HOUSTON -- With a pitching staff that's posted the sixth lowest ERA in baseball, Marlins catcher John Buck has been having a pretty good time behind the plate this season.
After missing the final four months of the 2011 season with shoulder issues, the two-time All-Star and opening day starter hasn't had much of it. He's gone 0-3 with a horrific 6.61 ERA (which going into Tuesday's game in Houston ranked 109th out of 113 major leaguers with at least five starts).
Wednesday night, Johnson will head back to the mound against the Astros at Minute Paid Park hoping to pick up his first win since he beat the Pirates at Sun Life Stadium on April 19, 2011.
Johnson reiterated Tuesday health isn't an issue. His catcher backs him up on that.
"He's not the type of guy to sugar coat it. If he felt off, he'd say he feels off," Buck said.
Where Johnson is having issues, Buck said, is in "the sharpness of his pitches." Buck said the lack of success Johnson has had with his go-to pitch -- his slider -- has affected him the most.
"That sharpness that makes people swing and miss, or they know it's coming and look for it and they still can't hit it -- it just hasn't had that," Buck said. "If they see it they can put it in play, they're able to battle it off and stay alive and wait for him to make a mistake later in the sequence. That's the difference."

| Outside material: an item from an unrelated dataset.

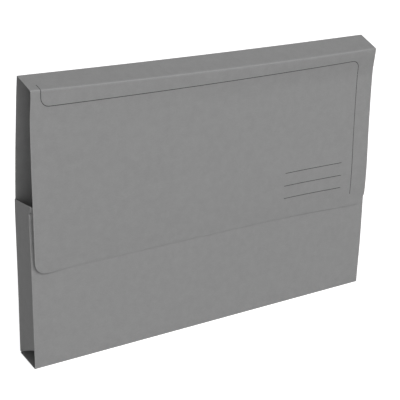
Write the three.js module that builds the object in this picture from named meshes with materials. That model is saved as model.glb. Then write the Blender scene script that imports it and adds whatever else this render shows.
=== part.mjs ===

Buck said while Johnson has shown effectiveness with his pitches at times, he's had trouble "repeating his delivery... so he gets the same production out of that pitch."
Buck maintains Johnson's velocity "is pretty much there," but the consistency just isn't.
According to FanGraphs.com, which charts pitches and speed, Johnson has used his fastball just 56.4 percent of the time this season -- 8.5 percent less than his career average. The velocity according to Fangraphs is 92.7 miles per hour -- 1.2 miles per hour than his career average.
Johnson said that what he learned from his last start Friday in San Diego -- which lasted just 2 2/3 innings because gave up a season-high six earned runs -- is that he's "got to keep the ball down."
"Every hit was up," Johnson said. "Just get the ball down... That's a better recipe for success than keeping the ball over the plate."
While the rest of the Marlins starting rotation has shined by going at least six innings in 23 of the team's first 29 games (fourth most in the majors) with a combined ERA of 2.50, Johnson has only made it through six innings in half of his starts.
The fact he's not carrying his own weight frustrates him the most. "Everybody's throwing well and I want to throw well too," Johnson said. "I'm a competitor... it's frustrating."
If there is an encouraging sign for Johnson is that he isn't getting killed. Of the 47 hits he's given up in 31 1/3 innings, only eight have gone for extra bases and none of those hits are home runs.
"It's a game of inches," Johnson said. "If half of those pitches are an inch down or a little more off the corner they're not hits. They're outs. But it's how the game goes."